Apple’s senior vice president of services, Eddy Cue, has revealed why the tech giant won’t build its search engine to rival Google. In a recent motion filed with the Department of Justice (DOJ) on December 18, Cue stated that creating a search engine would cost billions of dollars and take many years to develop. The motion is part of Apple’s effort to participate in the penalty phase of the DOJ’s antitrust case against Google. This case could significantly impact Apple’s lucrative deal with Google, which brings in as much as $20 billion annually.
The cost of breaking ties with Google
The DOJ’s case against Google centres around its dominance in general-purpose search engines, which the government claims stifles competition. One key point of contention is Google’s exclusive agreement to remain the default search engine on Apple’s Safari browser. The DOJ and Google have tentatively discussed changes to this arrangement, with Google proposing a three-year ban on long-term exclusivity deals involving proprietary Apple features.
Cue warns that scrapping the current search deal would leave Apple with two unfavourable options. Apple could allow users in the United States to continue selecting Google as their preferred search engine in Safari without receiving any revenue share from Google. This would mean Google can access Apple’s user base at no cost. Alternatively, Apple could remove Google Search from Safari altogether. However, since most customers prefer Google, this decision would harm Apple and its users.
Cue emphasised that removing Google’s revenue-sharing agreement would significantly disrupt Apple’s business model. He also noted that developing its search engine to replace Google is not realistic for Apple due to the high economic risks involved.
Search engine plans clash with Apple’s values
In his statements, Cue explained that building a search engine would require Apple to adopt targeted advertising as a key revenue source. Such a move would contradict Apple’s commitment to user privacy, a cornerstone of its business strategy. Apple has consistently positioned itself as a leader in protecting customer data and introducing targeted ads would undermine this principle.
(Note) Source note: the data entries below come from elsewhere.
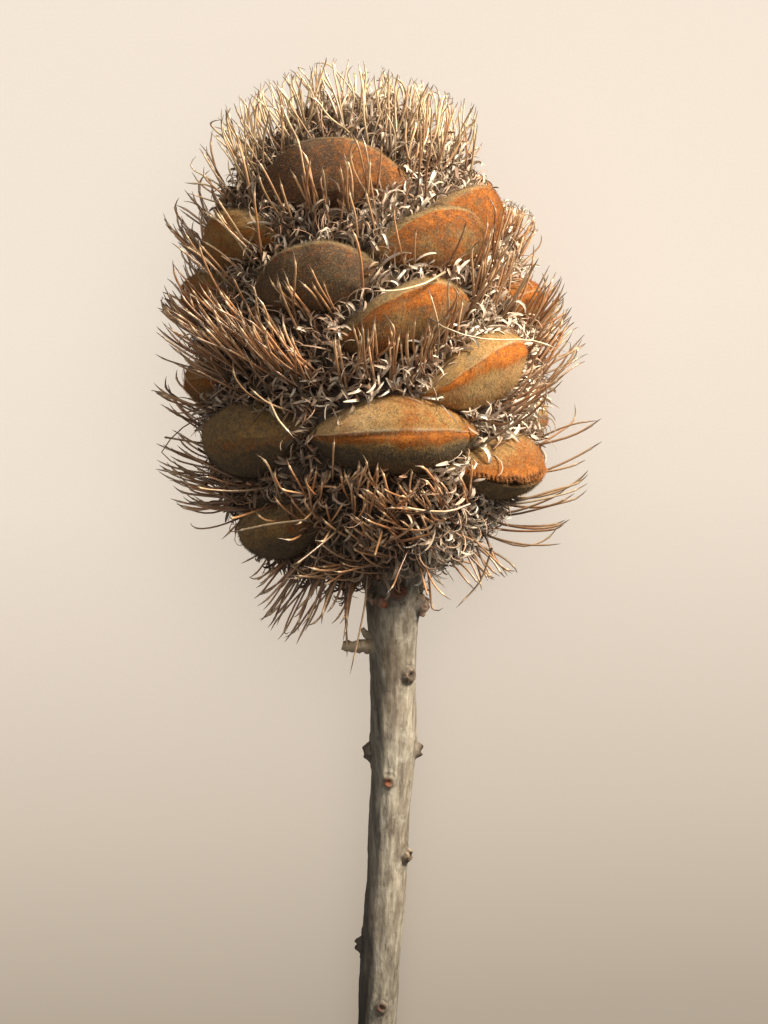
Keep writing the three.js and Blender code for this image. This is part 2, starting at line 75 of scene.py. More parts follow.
# where the suture lies over the follicle's height (-1 to 1), how blunt its ends are, where its peak is along it,
# warmth of the upper valve, of the band under the suture and of the lower valve, darkness, pale suture, painted
# highlight on the fuzzy top rim, opening
FOLLICLE_LOOK = {
    "follicle_01": (0.80, 0.50, -0.05, 0.60, 0.94, 0.92, 0.78, 0.05, 0.8, 0.0),
    "follicle_02": (0.72, 0.52, 0.10, 0.55, 0.90, 0.88, 0.28, 0.05, 0.8, 0.0),
    "follicle_03": (0.62, 0.62, 0.10, 0.20, 0.80, 0.62, 0.40, 0.10, 1.0, 0.0),
    "follicle_04": (0.50, 0.60, 0.00, 0.26, 0.55, 0.46, 0.00, 0.05, 0.9, 0.0),
    "follicle_05": (0.70, 0.55, 0.10, 0.28, 0.56, 0.50, 0.96, 0.05, 1.0, 0.0),
    "follicle_06": (0.35, 0.58, 0.00, 0.30, 0.70, 0.60, 0.20, 0.05, 0.2, 0.6),
    "follicle_07": (0.56, 0.66, 0.30, 0.22, 0.80, 0.56, 0.20, 0.20, 0.8, 0.0),
    "follicle_08": (0.30, 0.58, 0.10, 0.90, 1.00, 0.80, 0.00, 0.70, 0.2, 0.0),
    "follicle_09": (0.50, 0.74, 0.18, 0.34, 0.92, 0.44, 0.00, 0.45, 0.4, 0.0),
    "follicle_10": (0.20, 0.60, 0.00, 0.45, 0.62, 0.45, 0.10, 0.40, 0.3, 0.0),
    "follicle_11": (0.20, 0.72, 0.10, 0.25, 0.40, 0.20, 0.64, 0.05, 0.4, 0.0),
    "follicle_12": (0.13, 0.92, 0.02, 0.44, 0.88, 0.12, 0.05, 0.85, 0.1, 0.0),
    "follicle_13": (-0.10, 0.82, -0.05, 0.50, 0.98, 0.10, 0.04, 0.05, 0.5, 1.0),
    "follicle_14": (0.35, 0.58, 0.00, 0.25, 0.40, 0.24, 0.52, 0.05, 0.4, 0.0),
    "follicle_15": (0.10, 0.70, 0.05, 0.35, 0.60, 0.30, 0.15, 0.40, 0.3, 0.0),
    "follicle_16": (0.15, 0.70, -0.10, 0.30, 0.65, 0.30, 0.18, 0.35, 0.3, 0.0),
    "follicle_17": (0.45, 0.60, 0.00, 0.35, 0.60, 0.50, 0.15, 0.20, 0.6, 0.0),
    "follicle_18": (0.25, 0.66, 0.10, 0.45, 0.85, 0.40, 0.06, 0.50, 0.4, 0.0),
    "follicle_19": (0.10, 0.64, -0.10, 0.35, 0.60, 0.25, 0.18, 0.20, 0.3, 0.4),
    "follicle_20": (0.15, 0.72, 0.00, 0.45, 0.90, 0.25, 0.05, 0.60, 0.3, 0.0),
    "follicle_21": (0.10, 0.70, 0.10, 0.30, 0.55, 0.20, 0.20, 0.35, 0.3, 0.0),
    "follicle_22": (0.50, 0.58, 0.05, 0.40, 0.85, 0.65, 0.06, 0.20, 0.7, 0.0),
    "follicle_23": (0.45, 0.58, 0.00, 0.30, 0.55, 0.40, 0.25, 0.10, 0.6, 0.0),
}
BANDS = [("crown", 99.5, 114.5, 3, 30), ("upper", 86.0, 99.0, 5, 10), ("middle", 66.0, 85.5, 6, -20),
         ("lower", 42.0, 65.5, 6, 15), ("base", 20.0, 41.5, 6, -12), ("neck", 5.0, 19.5, 4, 20)]
RAD = math.pi / 180
PX = 0.25          # millimetres a pixel at the cone's axis
CAMERA_W = 700.0   # the camera's height over that axis, mm


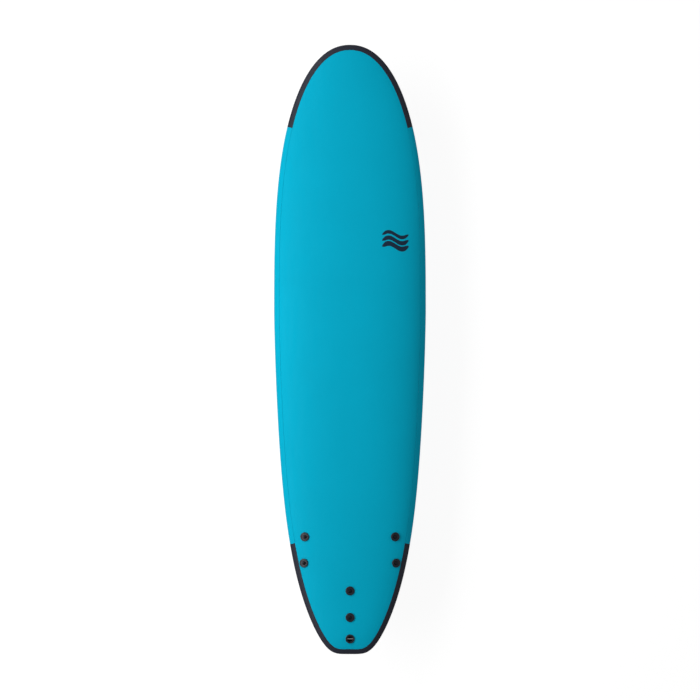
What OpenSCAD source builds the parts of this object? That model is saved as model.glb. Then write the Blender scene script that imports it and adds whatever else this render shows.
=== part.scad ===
// Soft-top longboard surfboard: foam core in three lengthwise sections, two
// plywood stringers, a soft foam deck sheet, rubber bumpers round nose and
// tail, a slick plastic bottom, three bolted fins, a leash cup and a hand grip.
//
// Frame: millimetres, nose along +X, port side along +Y, deck up (+Z). The
// origin is below the middle of the board, level with the side fins' tips.

/* [Outline] */
// Length over the nose and tail
board_l = 2438; // [2200:2:2700]
// Widest width
board_w = 614; // [560:2:660]
// Distance of the widest point ahead of the middle
wide_x = 159; // [80:1:220]

/* [Profile] */
// Thickness on the centre line at the middle
board_t = 123; // [95:1:135]
// Thickness of the nose tip
nose_t = 19; // [14:1:26]
// Thickness of the tail end
tail_t = 32; // [24:1:40]
// Lift of the bottom at the nose tip
nose_rocker = 118; // [80:1:150]
// Lift of the bottom at the tail end
tail_rocker = 91; // [60:1:110]

/* [Layers] */
// Thickness of the foam deck sheet and the rail strips
skin_t = 6; // [4:0.5:8]
// Thickness of the slick bottom sheet
slick_t = 2; // [1.5:0.5:3]
// Glue line between neighbouring layers
glue = 0.3; // [0.2:0.05:0.5]
// Width of the rail band, seen from above
band_w = 22; // [14:1:26]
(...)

Cue also suggested that the future of search lies in AI chatbots rather than traditional search engines, a direction Apple may find more appealing. However, he clarified that the DOJ’s proposed remedies to curb Google’s monopoly could backfire by limiting Apple’s ability to make decisions that benefit its users.
“Only Apple can speak to what future collaborations can best serve its users,” Cue argued. He added that the DOJ’s proposals could hinder Apple’s ability to meet customer needs effectively.
The case against Google, which has spotlighted Apple’s relationship with the search giant, underscores the complexities of navigating partnerships while maintaining business integrity and customer satisfaction.